賭桌上只有兩方,按理說應該至少有一個勝出者,但事實是雙方都輸得一敗涂地。說到底,這樁婚姻一開始就是問題婚姻,投行們饑不擇食地要找個蒙牛的“替代者”,太子奶也迫不及待地拉攏投行做大旗,他們都以為有了概念、感覺、愿景,市場最終還會買單。殊不知,在一個市場規則愈加規范的時代,這種有點想當然的做法只能是搬起石頭砸了自己的腳。
作為一個以發酵型乳酸菌產品起家的公司,太子奶的確創造了每年市場增長率超70%的奇跡。乳酸菌產業目前在全球的年產值超過3000億美元,在日本、歐洲乳品市場的占有率達到80%,北美約為30%,而中國發酵乳品只占市場的15%左右。
在投行們的眼里,太子奶有一定的市場地位、有廣闊的發展前景、有好的概念、好的財務收益,剩下的只需好好地包裝,到香港或其他地方打包上市,第二個蒙牛奇跡就此誕生。
不管投行們心知肚明還是裝糊涂,事實上他們看好的太子奶并沒有想象的那么優質。太子奶雖然橫空出世,但多年來都是一個產品品類包打天下,產品大多在二三線市場賣,形象老舊,最多只能稱之為知名的二流品牌。
另外,這個“中國乳酸菌第一品牌”并沒有表現出與之相稱的清晰的戰略規劃。太子奶在賺到第一桶金后,就開始大躍進式的盲目多元化,業務涉及乳制品、食品、童裝、日化用品、釀酒、旅游休閑、餐飲、零售、傳媒、房地產等10多個領域,甚至一種名為“辣翻天”的調味品也被貼上了太子奶的標簽——這在很多人看來充滿投機,胸無大志。
太子奶還有被“人為拔高”的痕跡。1998年,太子奶號稱以8888萬元成為央視的標王,并最終贏得8億元的“訂單”,事后證明,其實際銷售額為3000余萬元;至2001年,其銷售額為5000萬元。
但投行們還是下注了,并且義無反顧。投行們賭的是大勢,賭的是時間,太子奶有一個占據優勢的行業地位,有一個貌似無限廣闊的市場遠景,還有一個比較有思想的企業決策者,他們需要的條件,已經足夠了。
有了投行的下注,太子奶轉而提出的口號是“進入世界500強,‘十年干到一千億’”的宏大畫餅,這在很多人看來幾乎是有些雷人的目標。
不管外界怎么看待,太子奶本身應該是清楚自己的真實狀況的,投行們的介入,本是給了太子奶一個糾錯的機會。

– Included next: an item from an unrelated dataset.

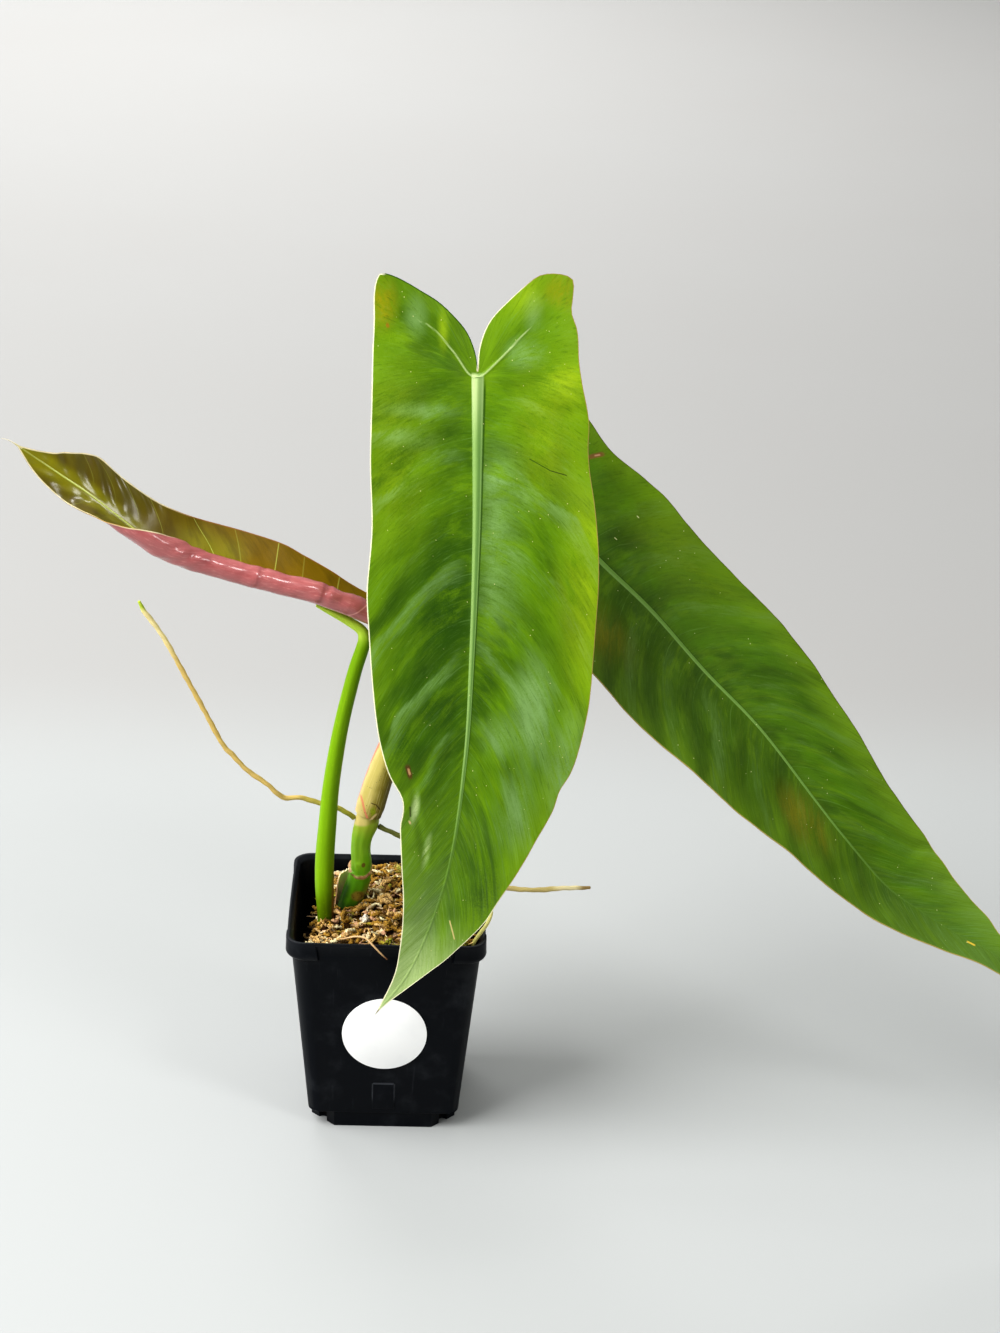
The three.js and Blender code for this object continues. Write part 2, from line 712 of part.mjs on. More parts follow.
/** Margin points of one half, first round its lobe and then one for each midrib station. */
function marginRows(outline, length) {
  const curve = new THREE.SplineCurve(outline.map((p) => new THREE.Vector2(...p)));
  const samples = curve.getSpacedPoints(600);
  samples.forEach((p) => { p.x = Math.max(p.x, 0); });
  const foot = (p) => p.y - BLADE.rowLean * p.x;
  const turn = samples.findLastIndex((p) => foot(p) <= 0) + 1;
  const rows = [];
  for (let k = 0; k < BLADE.lobeRows; k += 1) {
    rows.push({ from: 0, to: samples[Math.round((turn * k) / BLADE.lobeRows)] });
  }
  for (let k = 0; k < BLADE.stations; k += 1) {
    const from = (length * k) / BLADE.stations;
    rows.push({ from, to: samples.find((p, i) => i >= turn && foot(p) >= from) });
  }
  rows.push({ from: length, to: new THREE.Vector2(0, length) });
  return rows;
}

/** Flat positions (across, along) of one half's grid, with a narrow first strip for the rib. */
function halfGrid(outline, length, side) {
  return marginRows(outline, length).map(({ from, to }) => {
    const rib = Math.min(BLADE.ribHalf, to.x / 2);
    return Array.from({ length: BLADE.columns + 1 }, (_, i) => {
      const across = i === 0 ? 0 : lerp(rib, to.x, (i - 1) / (BLADE.columns - 1));
      const share = to.x > 0 ? across / to.x : i / BLADE.columns;
      return new THREE.Vector2(side * across, lerp(from, to.y, share));
    });
  });
}

/** Thick leaf blade with a rib under its midrib. */
function blade(leaf) {
  const spine = spineOf(leaf);
  const upper = [];
  const lower = [];
  const places = new Map();
  const vertexAt = ({ x: across, y: along }) => {
    const { origin, across: sideways, normal } = spine.at(along);
    const bent = leaf.profile(across, along);
    const point = origin.addScaledVector(sideways, bent.x).addScaledVector(normal, bent.height);
    const key = point.toArray().map((c) => Math.round(c * 1e3)).join();
    if (!places.has(key)) {
      const facing = normal.multiplyScalar(Math.cos(bent.tilt));
      facing.addScaledVector(sideways, -Math.sin(bent.tilt));
      const fade = 1 - THREE.MathUtils.clamp(along / spine.length, 0, 1);
      const rib = across === 0 && along >= 0 ? leaf.ribDepth * fade : 0;
      const half = BLADE.thickness / 2;
      upper.push(point.clone().addScaledVector(facing, half + BLADE.ribAbove * rib));
      places.set(key, lower.push(point.clone().addScaledVector(facing, -half - rib)) - 1);
    }
    return places.get(key);
  };
  const faces = [];
  for (const [outline, side] of [[leaf.minus, -1], [leaf.plus, 1]]) {
    const grid = halfGrid(outline, spine.length, side).map((row) => row.map(vertexAt));
    for (let k = 0; k + 1 < grid.length; k += 1) {
      for (let i = 0; i < BLADE.columns; i += 1) {
        const [a, b, c, d] = [grid[k][i], grid[k][i + 1], grid[k + 1][i + 1], grid[k + 1][i]];
        const pair = side > 0 ? [[a, c, b], [a, d, c]] : [[a, b, c], [a, c, d]];
        faces.push(...pair.filter(([p, q, r]) => p !== q && q !== r && r !== p));
      }
    }
  }
  return thicken(upper, lower, faces);
}

/**
 * Papery scale curved round a path, open on the side that it turns away from. Its span in degrees
 * widens or narrows upwards, its top slants down towards its last column, and `grow` thickens it
 * and lengthens its foot.
 */
function scale({ path, thickness, spanLow, spanHigh, facing, slant, steps, columns }, grow = 0) {
  const { curve, sizeAt } = smoothPath(path);
  const grids = { upper: [], lower: [] };
  const faces = [];
  const row = columns + 1;
  const half = thickness / 2 + grow;
  for (let k = 0; k <= steps; k += 1) {
    for (let i = 0; i < row; i += 1) {
      const share = i / columns;
      const u = (k / steps) * (1 - slant * share);
      const tangent = curve.getTangentAt(u);
      const { depth, width } = crossAxes(tangent);
      const radius = sizeAt(u).x;
      const wider = THREE.MathUtils.radToDeg((2 * grow) / radius);
      const span = lerp(spanLow, spanHigh, u ** 2) + wider;
      const angle = THREE.MathUtils.degToRad(facing + span * (share - 0.5));
      const out = depth.multiplyScalar(Math.sin(angle));
      out.addScaledVector(width, -Math.cos(angle));
      const point = curve.getPointAt(u).addScaledVector(out, radius);
      point.addScaledVector(tangent, k === 0 ? -grow : 0);
      grids.upper.push(point.clone().addScaledVector(out, half));
      grids.lower.push(point.clone().addScaledVector(out, -half));
      if (k > 0 && i > 0) {
        const [a, b, c, d] = [(k - 1) * row + i - 1, (k - 1) * row + i, k * row + i, k * row + i - 1];
        faces.push([a, b, c], [a, c, d]);
      }
    }
  }
  return thicken(grids.upper, grids.lower, faces);
}

const plant = new THREE.Group();
plant.add(
  pot(),
  label(),
  moss(),
  mesh('perlite_grain', grainBall(0), LOOKS.grain),
  mesh('stem', tube(STEM), LOOKS.stem),
  mesh('sheath', scale(SHEATH), LOOKS.sheath),
  mesh('sheath_old', scale(OLD_SCALE), LOOKS.oldScale),
  mesh('petiole_new', tube(NEW_PETIOLE), LOOKS.freshPetiole),
  mesh('petiole_front', tube(FRONT_PETIOLE), LOOKS.petiole),
  mesh('petiole_side', tube(SIDE_PETIOLE), LOOKS.petiole),
  mesh('leaf_new', blade(NEW_LEAF), LOOKS.newLeaf),
  mesh('leaf_front', blade(FRONT_LEAF), LOOKS.leaf),
  mesh('leaf_side', blade(SIDE_LEAF), LOOKS.darkLeaf),
  mesh('root_left', tube(LEFT_ROOT), LOOKS.root),
  mesh('root_right', tube(RIGHT_ROOT), LOOKS.root),
  mesh('rim_root_front', tube(RIM_ROOT_FRONT), LOOKS.rimRoot),
  mesh('rim_root_right', tube(RIM_ROOT_RIGHT), LOOKS.root),
);

export default plant;
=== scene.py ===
"""
A philodendron with three arrow-shaped leaves in a small square nursery pot of sphagnum moss.

Shapes are worked out in millimetres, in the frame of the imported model: the origin is the centre
of the pot's base, +Z is up and the pot's front face looks along -Y. Meshes are in metres.
"""
import math
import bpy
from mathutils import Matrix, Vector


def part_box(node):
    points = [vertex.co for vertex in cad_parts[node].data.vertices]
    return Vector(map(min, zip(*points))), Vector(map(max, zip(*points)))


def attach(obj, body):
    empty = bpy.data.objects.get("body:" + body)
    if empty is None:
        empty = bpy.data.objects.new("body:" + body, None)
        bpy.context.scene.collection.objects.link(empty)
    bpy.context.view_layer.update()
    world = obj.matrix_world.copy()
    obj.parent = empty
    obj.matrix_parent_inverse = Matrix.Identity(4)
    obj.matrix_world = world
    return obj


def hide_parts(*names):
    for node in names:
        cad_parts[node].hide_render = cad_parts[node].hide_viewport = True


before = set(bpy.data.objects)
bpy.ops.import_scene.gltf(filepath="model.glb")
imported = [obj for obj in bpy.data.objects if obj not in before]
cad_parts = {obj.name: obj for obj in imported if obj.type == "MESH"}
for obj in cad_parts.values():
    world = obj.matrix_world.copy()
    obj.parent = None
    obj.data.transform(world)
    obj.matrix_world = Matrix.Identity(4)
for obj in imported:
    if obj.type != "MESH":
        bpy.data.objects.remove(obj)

from types import SimpleNamespace

import bpy
import numpy as np
from mathutils import Matrix, Vector

bl_info = {
    "name": "Potted philodendron",
    "version": (1, 0, 0),
    "blender": (4, 5, 0),
    "location": "3D View > Sidebar > Plant",
    "description": "Leaves, stem, roots, moss and pot of a small climbing philodendron",
    "category": "Add Mesh",
}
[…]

錯就錯在,他們以一種掩耳盜鈴的姿態認為就此完成了“質的飛躍”,把那些本來是說給別人聽的美好畫餅當了真。
也就是說,太子奶的沙盤一直是不穩的,但這樣的事實卻一直不被人當回事,在取得一定的市場份額后,他們又迫不及待地開始了“邁向世界級企業的宏大布局”。期間,太子奶集團在湖南株洲、北京密云、湖北黃岡和昆山新建了四個基地,號稱斥資20億元。事實上,食品行業是一個輕資產、重流動的行業,太子奶的銷售額不過十多個億,而資產總額達二三十億元,這樣的資產配置明顯存在一定的問題。
太子奶就這樣活在一個偉大的“愿景”之下,也一直進行著擊鼓傳花式的游戲。但2005年之后,國內的乳業巨頭們紛紛變“酸”,期間,蒙牛推出酸酸乳、伊利推出優酸乳、娃哈哈推出營養快線,再也沒給太子奶任何機會。
中國的奶業已經進入了一個比拼綜合實力的時代,一個產品,可以在某個時期某個階段,獲得一定的成就。但要成為市場主導者、游戲規則的制定者,很重要的一點是是否具備市場統治力。很顯然,太子奶是不具備這樣的能力的,欲速則不達,其結果是加速了自己的衰敗。PE們也犯了個烏龍的錯誤。他們以為資本的力量可以隨意玩轉游戲規則,殊不知,市場早已不相信那些自欺欺人的“畫餅”以及急于求成的投機主義。